As a boutique travel group we hope not to be the biggest, but strive to be the best travel company with the highest quality service in China.
Due to its significance as one of the world’s most active commercial and financial centers, Shanghai sees some of China’s highest travel volumes. Getting to and from Shanghai is efficient through multiple means of transportation, and once you’re there a world-class public transit system makes it easy to find your way around.
Air: Two international airports, Hongqiao International and Pudong International Airport, service Shanghai’s immense air traffic. While Hongqiao mostly handles domestic travel, Pudong has the highest international traffic in China second only to Hong Kong.
Bus: If where you need to go isn’t convenient by subway you can almost be sure one of Shanghai’s nearly 1000 bus routes can get you there. With the world’s most extensive bus system, almost all of Shanghai is connected through public transit. Be sure to check that you are boarding the correct bus because not all busses are numbered and some operate exclusively in Chinese.
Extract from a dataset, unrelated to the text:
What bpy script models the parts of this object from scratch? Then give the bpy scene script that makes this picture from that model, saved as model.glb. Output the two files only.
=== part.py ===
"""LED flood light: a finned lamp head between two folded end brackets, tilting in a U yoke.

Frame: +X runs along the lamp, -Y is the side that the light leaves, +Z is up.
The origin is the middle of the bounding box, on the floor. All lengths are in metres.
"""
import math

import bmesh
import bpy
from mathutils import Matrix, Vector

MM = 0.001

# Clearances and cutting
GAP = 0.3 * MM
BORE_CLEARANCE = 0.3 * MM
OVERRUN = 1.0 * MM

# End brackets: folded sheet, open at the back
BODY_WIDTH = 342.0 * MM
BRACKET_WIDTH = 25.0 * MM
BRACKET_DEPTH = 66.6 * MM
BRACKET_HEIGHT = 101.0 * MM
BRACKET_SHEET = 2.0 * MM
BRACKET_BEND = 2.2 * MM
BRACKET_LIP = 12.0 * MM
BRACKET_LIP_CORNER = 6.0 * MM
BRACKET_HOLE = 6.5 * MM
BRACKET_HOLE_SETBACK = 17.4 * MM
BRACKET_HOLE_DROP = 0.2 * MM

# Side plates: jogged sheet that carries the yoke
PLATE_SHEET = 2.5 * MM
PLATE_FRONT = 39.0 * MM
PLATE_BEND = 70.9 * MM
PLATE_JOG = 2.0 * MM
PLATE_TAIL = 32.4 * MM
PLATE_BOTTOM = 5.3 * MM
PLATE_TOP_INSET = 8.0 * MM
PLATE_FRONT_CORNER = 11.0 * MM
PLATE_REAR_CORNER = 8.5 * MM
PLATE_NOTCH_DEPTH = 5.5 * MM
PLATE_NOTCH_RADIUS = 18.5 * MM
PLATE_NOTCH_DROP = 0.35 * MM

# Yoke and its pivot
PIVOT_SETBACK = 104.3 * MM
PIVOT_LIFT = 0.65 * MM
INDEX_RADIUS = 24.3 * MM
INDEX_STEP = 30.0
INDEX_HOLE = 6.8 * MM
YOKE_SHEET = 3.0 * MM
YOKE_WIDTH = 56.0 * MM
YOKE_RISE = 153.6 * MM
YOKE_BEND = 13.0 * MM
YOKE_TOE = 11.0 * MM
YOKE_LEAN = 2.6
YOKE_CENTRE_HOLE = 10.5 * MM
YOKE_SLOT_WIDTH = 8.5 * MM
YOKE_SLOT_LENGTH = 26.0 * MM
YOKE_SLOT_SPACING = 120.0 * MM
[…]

Bus fares range from 1-2 yuan depending on the distance you are traveling.
Taxi: Shanghai employs an abundant fleet of taxis makes hailing a cab an easy and affordable means of transit. Government regulations have capped rates at 11 yuan for every 3 kilometers traveled, and 14 yuan for the same distance after 11 pm.
Bicycle: Prior to 1990 bicycles rivaled motorized traffic on Shanghai’s crowded thoroughfares. Since that time bicycles have been for the most part relocated to cycling lanes on the city’s main roads to reduce congestion and increase safety. You can still enjoy the energetic streets of Shanghai on two wheels riding alongside traffic from a slightly safer vantage point now, and in coming years the city has plans to add over 180 kilometers of cycling lanes.
Rail: Shanghai’s central location makes it a vital connection between China’s sprawling cities. The city is intersected by the Jingha Railway that travels from Shanghai to Beijing, and the Huang Railway connecting Shanghai to Hangzhou. If you are traveling by train to Shanghai you are bound to travel through either Shanghai Railway station or Shanghai South Railway station. An express train to Beijing is an affordable option if you aren’t in a big hurry, and a high speed rail connecting the two cities is currently in the works.